They said to him, “Where is Sarah your wife?” And he said, “She is in the tent.” The LORD said, “I will surely return to you about this time next year, and Sarah your wife shall have a son.” And Sarah was listening at the tent door behind him. Now Abraham and Sarah were old, advanced in years. The way of women had ceased to be with Sarah. So Sarah laughed to herself, saying, “After I am worn out, and my lord is old, shall I have pleasure?” The LORD said to Abraham, “Why did Sarah laugh and say, ‘Shall I indeed bear a child, now that I am old?’ Is anything too hard for the LORD? At the appointed time I will return to you, about this time next year, and Sarah shall have a son.” But Sarah denied it, saying, “I did not laugh,” for she was afraid.
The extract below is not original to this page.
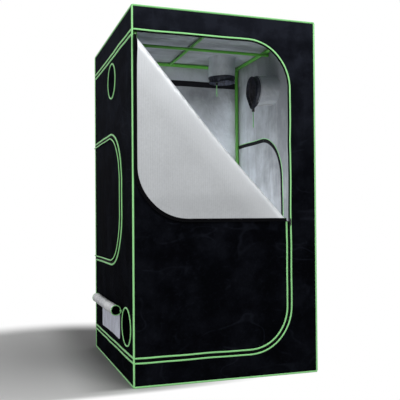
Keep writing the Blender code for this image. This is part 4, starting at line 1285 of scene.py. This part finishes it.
def flap_curve():
    """Free edge of the hanging flap, from the fold's head down, round the corner and along the foot."""
    head = FOLD_HEAD.y - (FLAP_LEFT - FOLD_HEAD.x) * -FOLD_ALONG.y / FOLD_ALONG.x - 2 * FOLD_LIP
    centre = (FLAP_LEFT + FLAP_CORNER, FOLD_FOOT_HANGING + FLAP_CORNER)
    corner = arc(centre, FLAP_CORNER, 180.0, 270.0, D_STEPS)
    return [(FLAP_LEFT, head)] + corner + [(FOLD_FOOT.x - 2 * FOLD_LIP, FOLD_FOOT_HANGING)]


def flap_rise(u, v):
    """How far the hanging flap stands off the door: a rolled fold, a soft belly and shallow waves."""
    below = max(fold_distance(u, v), 0.0) / FOLD_ROLL_WIDTH
    roll = below * math.exp(1.0 - below)
    edge = min(u - FLAP_LEFT, v - FOLD_FOOT_HANGING)
    hold = ease(edge / FLAP_HELD_EDGE) * ease(below / FLAP_HELD_FOLD)
    wave, fine = (noise.noise(Vector((u * across, seed, v * up)))
                  for across, seed, up in (FLAP_WAVE_AT, FLAP_FINE_AT))
    belly = FLAP_BELLY * hold * (FLAP_FULL_SHARE + FLAP_WAVE_SHARE * wave + FLAP_FINE_SHARE * fine)
    return FLAP_STANDOFF + FOLD_ROLL_HEIGHT * roll + belly


def flap_strip(piece, path, one, other, low, high, slot):
    """A strip that follows the hanging flap's surface beside a path."""
    path = densify(path, FLAP_GRID)
    sides = [other + (one - other) * k / STRIP_COLUMNS for k in range(STRIP_COLUMNS + 1)]
    section = [(side, high) for side in sides] + [(side, low) for side in reversed(sides)]
    rings = []
    for (u, v), (nu, nv) in zip(path, path_normals(path)):
        spots = [(u + nu * side, v + nv * side, height) for side, height in section]
        rings.append([FRONT.at(u, v, height + flap_rise(u, v)) for u, v, height in spots][::-1])
    around = [STRIP_PITCH * k for k in range(len(section) + 1)]
    piece.strip(rings, travelled(path), around, slot)


def make_flap():
    """The unzipped upper half of the door, folded down with its lining outward."""
    curve = flap_curve()
    outline = curve + [tuple(fold_point(k / FOLD_STEPS, FOLD_LIP)) for k in range(FOLD_STEPS - 1, 0, -1)]
    flap = cloth_panel("door_flap_cloth", FRONT, outline, (), ["flap_lining", "canvas"], flap_rise, FLAP_GRID)
    piece = Piece()
    flap_strip(piece, curve, -FLAP_TAPE, 0.0, HALF_FABRIC, HALF_FABRIC + 2 * TAPE_THICK, 1)
    flap_strip(piece, curve, 0.0, FLAP_TAPE_OUTSIDE, -HALF_FABRIC, HALF_FABRIC + TAPE_THICK, 2)
    flap_strip(piece, curve, -BEAD_OFFSET - PIPING_R, -BEAD_OFFSET + PIPING_R, -HALF_FABRIC - PIPING_R,
               -HALF_FABRIC, 0)
    trim = piece.build("door_flap_trim", TRIM_FINISHES)
    declare_sheet(flap, "front_flap", "door_flap", outline, trim=trim)
    for made in (flap, trim):
        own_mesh(made)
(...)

He said, “No, but you did laugh.”
(Genesis 18:9-15 ESV)
There are a couple of things that I find very comforting in this passage…
- Sarah (for all intents and purposes) laughed in God’s face. The promise was impossible in her eyes, she laughed at the mere thought that it would come true. Circumstances were larger than God’s power and might.
- Sarah outright lied to the Lord. She knew what she had done, she was scared, so she lied.
- The Lord did not lecture her or punish her for her unbelief and lying. He gently corrected her.
- God still fulfilled her promise. God didn’t say, “Fine. Laugh in my face. Doubt my power. Doubt my love. If you’re going to act like that, I withdraw the provision.” God graciously and kindly corrected her sin and then fulfills His promise and lavishly blesses her.
I don’t know about you, but I often laugh at God’s promises. I don’t literally laugh (though I must admit I have), but my heart attitude is the same as Sarah’s. I lack faith. I doubt God’s Word. I believe only what makes sense to me. I sinfully doubt and give into anxiety. I choose to believe what I see; instead of the promises of God in His Word. I cling to my experiences and sight rather than to His perfect character and all-sufficient grace.
I take great comfort in God’s gracious patience seen in this passage. Like with Sarah, He gently corrects me, leads me to repentance, and often provides (even if it is years later) and lavishly blesses. Not only does this bring me fresh gratitude for the gospel and the forgiveness of my sin. But, it brings me much hope for the future. My future isn’t dependent on my great faith or works for God. My future is dependent on my Sovereign Father’s care and love for me. I have a part to play. I must faithfully obey. But, God doesn’t give me blessing only when my faith is 100%. (Because in reality, it never is and never will be.) His blessing is a gift, freely given and completely undeserved. What a great God we serve!